The god for whom Jesus was mistaken in the narrative of John 6 and in the other multiplication gospels enters history on a white horse to disrupt it, breaking the laws of physics, casting aside the harsh reality of laboring for daily bread, setting things right by giving everyone a winning lottery ticket and free meal pass. But Jesus had rejected that sort of messianic mission, as the stories of the temptations in the desert suggest. The God of Jesus is not like Pharaoh or Caesar, nor a magician who produces abundance by legerdemain. The true God enters history with all its unfairness, violence, and ungodliness, subverting it from within through solidarity with us, and showing us by example how the greedy and violent dynamics of history can be overcome by agape, the selfless solidarity of other-centeredness.
There is a familiar metaphor for heaven that works for me here. It’s an image in which heaven and hell are exactly alike, with people sitting across from each other at great banquet tables laden with rich food and drink. Angels bring plate after plate of wonderful dishes to the center of these tables. The trouble is, the forks are all three feet long. The people in hell are starving, the food is turning, because they can’t reach from their forks to their mouths to feed themselves. Those in heaven, on the other hand, are laughing and full, because they are feeding each other. They’ve learned the lesson of the kenotic Christ, who came “not to be served, but to serve.” He is the image of the invisible God.
In the letter to the Ephesians we heard during these Bread of Life weeks, St. Paul asks believers to “be imitators of God, as beloved children, and live in love, as Christ loved us and handed himself over for us.” To “live in love,” we have been shown by Jesus, is to serve the other person, to “enter history on behalf of the poor,” in Nathan Mitchell’s phrase, and not to cling to our correctness or status or imagined “goodness” if it gets in the way of solidarity with the other and putting the other’s needs above our own. Within the community, this means we ought to remove from our lives “all bitterness, fury, anger, shouting, and reviling...along with all malice.” Imitating God means living in agape, which is focused upon the needs of the other at our own expense: “be kind to one another, compassionate, forgiving one another as God has forgiven you in Christ.” To St. Paul, it doesn’t matter who is right and who is wrong, it only matters who does right, and doing right is a matter of imitating God, emptying ourselves into history “as Christ loved us and handed himself over to us.”

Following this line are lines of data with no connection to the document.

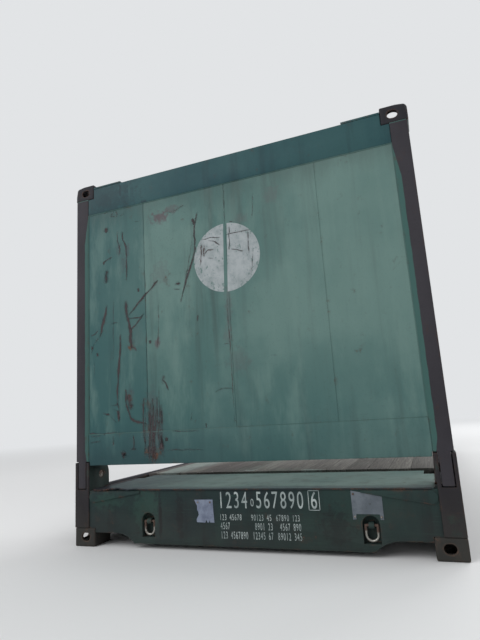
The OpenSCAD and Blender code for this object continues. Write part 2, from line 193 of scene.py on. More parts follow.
class Nodes:
    """A tree of shader nodes, which all come in through add."""

    def __init__(self, tree: bpy.types.NodeTree) -> None:
        """Takes over a tree and empties it."""
        self.tree = tree
        tree.nodes.clear()

    def add(self, kind: str, settings: dict[str, Any] | None = None,
            inputs: dict[int | str, Any] | None = None) -> bpy.types.Node:
        """Adds a node of any kind.

        Args:
            kind: The node's type, as Blender names it.
            settings: The node's own properties, such as a Math node's operation, which are set first.
            inputs: Numbers, colours, sockets or Values for the node's inputs.

        Returns:
            The new node.
        """
        node = self.tree.nodes.new(kind)
        for name, setting in (settings or {}).items():
            setattr(node, name, setting)
        for key, given in (inputs or {}).items():
            self.feed(node.inputs[key], given)
        return node

    def feed(self, socket: bpy.types.NodeSocket, given: Any) -> None:
        """Links a Value or a socket to an input, or sets the input to a number or a colour."""
        if isinstance(given, Value):
            self.tree.links.new(given.socket, socket)
        elif isinstance(given, bpy.types.NodeSocket):
            self.tree.links.new(given, socket)
        else:
            socket.default_value = given

    def shown(self, kind: str, share: Value | float, lit: bpy.types.NodeSocket,
              colour: Colour) -> bpy.types.NodeSocket:
        """Shows a plain colour to the eye, to gloss and through glass, and leaves all other light as it is.

        Args:
            kind: The type of the node that gives the plain colour.
            share: How much of the colour shows.
            lit: The shader that the other light meets.
            colour: The plain colour.

        Returns:
            The mixed shader's socket.
        """
        rays = self.add("ShaderNodeLightPath").outputs
        seen = Value(self, rays["Is Camera Ray"]).most(Value(self, rays["Is Glossy Ray"]))
        seen = seen.most(Value(self, rays["Is Transmission Ray"]))
        plain = self.add(kind, {}, {"Color": colour, "Strength": 1.0}).outputs[0]
        return self.add("ShaderNodeMixShader", {}, {0: seen * share, 1: lit, 2: plain}).outputs[0]


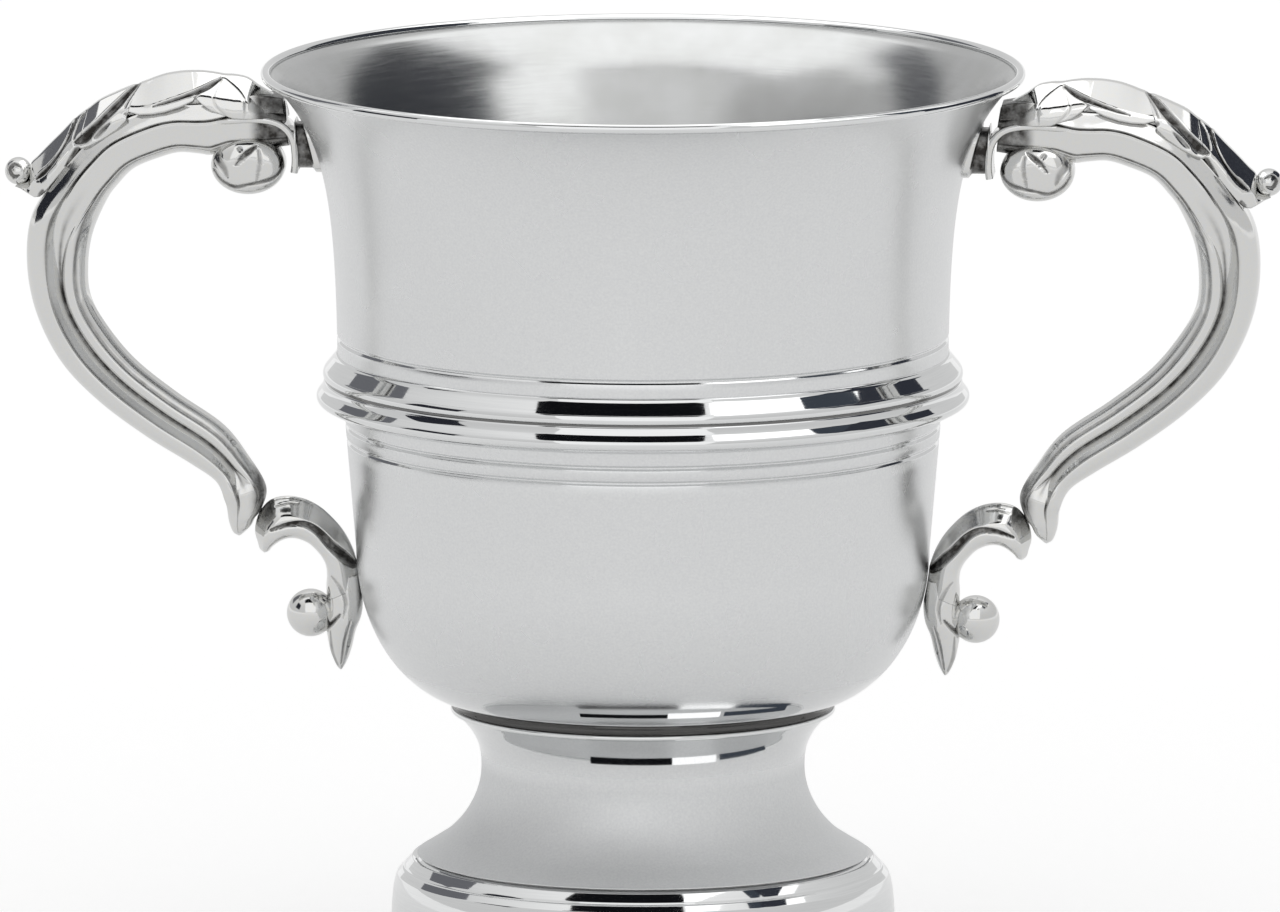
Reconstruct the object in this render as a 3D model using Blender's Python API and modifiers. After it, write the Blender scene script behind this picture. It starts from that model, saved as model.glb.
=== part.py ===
# Pewter trophy cup: a flared drum over a round bowl, a hollow stem and foot, two cast handles
# Lengths are metres. The cup stands on z = 0 round the Z axis, and its handles lie along X.

import math

import bmesh
import bpy
from mathutils import Vector

MM = 0.001

# How pieces meet
GAP = 0.3 * MM            # solder line between two pieces that touch
SEGMENTS = 48             # flats round each turned piece

# Heights, stacked from the table
FOOT_RING_HEIGHT = 8.7 * MM
FOOT_STEP_HEIGHT = 10.6 * MM
STEM_HEIGHT = 24.7 * MM
BOWL_LIFT = 1.6 * MM      # lowest point of the bowl above the end of the stem
BOWL_HEIGHT = 51.8 * MM
DRUM_HEIGHT = 53.3 * MM

# Radii and walls
WAIST_RADIUS = 50.6 * MM  # drum where it is narrowest
FLARE = 12.1 * MM         # how far the lip stands out beyond the waist
FLARE_LENGTH = 11.0 * MM  # height over which the flare dies away
BOWL_INSET = 0.7 * MM     # bowl wall inside the drum at their joint
BOWL_TAPER = 0.085        # radius lost per unit of height down the bowl wall
BOWL_FLAT_RADIUS = 28.6 * MM  # under which the bottom is nearly flat
BOWL_CURVE = 25.8 * MM    # height of the rounded bottom
BOWL_SQUARENESS = 2.0     # 2 is an ellipse, more is squarer
COLLAR_OVERHANG = 0.5 * MM  # middle of the collar's bead outside the end of the stem
COLLAR_BEAD = 1.5 * MM
STEM_TOP_RADIUS = 30.5 * MM
STEM_NECK_RADIUS = 26.9 * MM
STEM_FOOT_RADIUS = 37.7 * MM
STEM_NECK_SHARE = 0.652   # height of the neck in the stem
FOOT_STEP_RADIUS = 42.1 * MM
FOOT_RING_RADIUS = 47.2 * MM
WIRE_RADIUS = 0.8 * MM
BODY_WALL = 1.6 * MM
FOOT_WALL = 2.0 * MM

# Where each handle is soldered on
SOCKET_DROP = 8.5 * MM    # top of the socket below the lip
SOCKET_EDGE = 1.1 * MM    # thickness of the socket at its top
BRACKET_SHARE = 0.4286    # height of the lower contact in the bowl

# Levels that follow from the sizes above
STEP_BASE = FOOT_RING_HEIGHT + GAP
STEM_BASE = STEP_BASE + FOOT_STEP_HEIGHT + GAP
STEM_TOP = STEM_BASE + STEM_HEIGHT
BOWL_BASE = STEM_TOP + BOWL_LIFT
JOINT = BOWL_BASE + BOWL_HEIGHT
LIP = JOINT + GAP + DRUM_HEIGHT
BOWL_WALL_BASE = BOWL_BASE + BOWL_CURVE
BOWL_RADIUS = WAIST_RADIUS - BOWL_INSET
COLLAR_RADIUS = STEM_TOP_RADIUS + COLLAR_OVERHANG


for leftover in list(bpy.data.objects):
    bpy.data.objects.remove(leftover, do_unlink=True)

cup = bpy.data.collections.new("pewter_trophy_cup")
bpy.context.scene.collection.children.link(cup)


# Materials

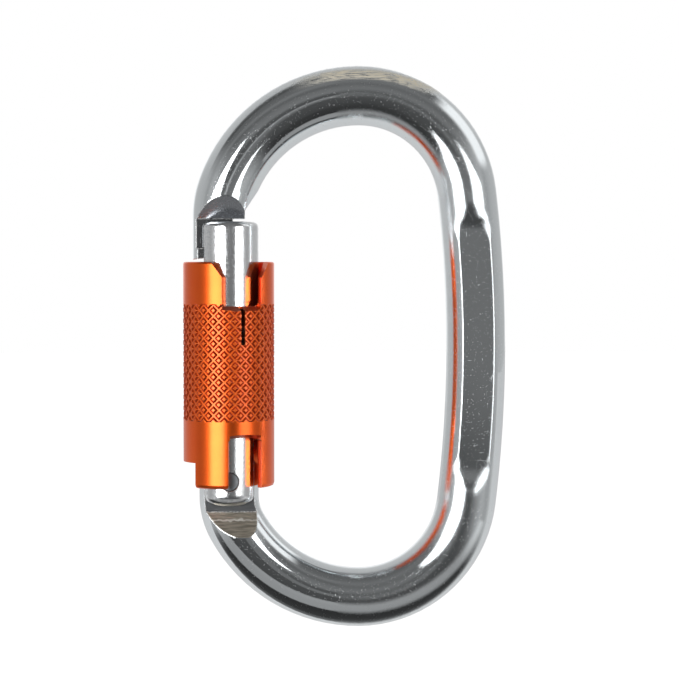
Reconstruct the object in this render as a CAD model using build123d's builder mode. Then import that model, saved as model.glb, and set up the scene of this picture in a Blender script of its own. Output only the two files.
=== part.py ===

Solidarity with others at this level, being-like-God when God is a servant and not a despot, is a dangerous business. The food that strengthened Elijah in the desert came to him because he was in flight from the persecution of Queen Jezebel and her husband, Ahab. Jesus and his disciple Paul both experience capital punishment at the hands of the empire. That having been said, this political nature of eucharistic life and solidarity among us is not a coercive or violent movement, but a movement of people who choose life. It surrenders rights, rather than claims them; this is how God is, not even hoarding the status of divinity, but surrendering divine right and rightness to be God-among-us. I say this as a way of countering any claim that the Eucharist is essentially a “spiritual” exercise: it is, quite to the contrary, a sign of the integrity of humanity, body and soul.
Maybe that’s why we have the Eucharist, finally, as a meal. It is God emptied into bread and wine, but it remains real food for real people, bodies and souls, confronted by and then surrendering to a divine presence that transforms us into someone we could never become on our own: Christ. In Christ, humanity becomes divine. But this is not to say that we rise to some new kind of superiority or splendor: it is to say that we are more and more transformed by agape into servants of the world in the image of the God by whom we were created. The sign and foretaste of heaven brings us ever closer to the dwelling place of God: with the human race. We arrive at the beginning, in Eliot’s phrase, and discover it for the first time. Christ, as he did with Zacchaeus, has come to stay in the house of a sinner. Our house. Heaven, the dwelling-place of God, is with the human race.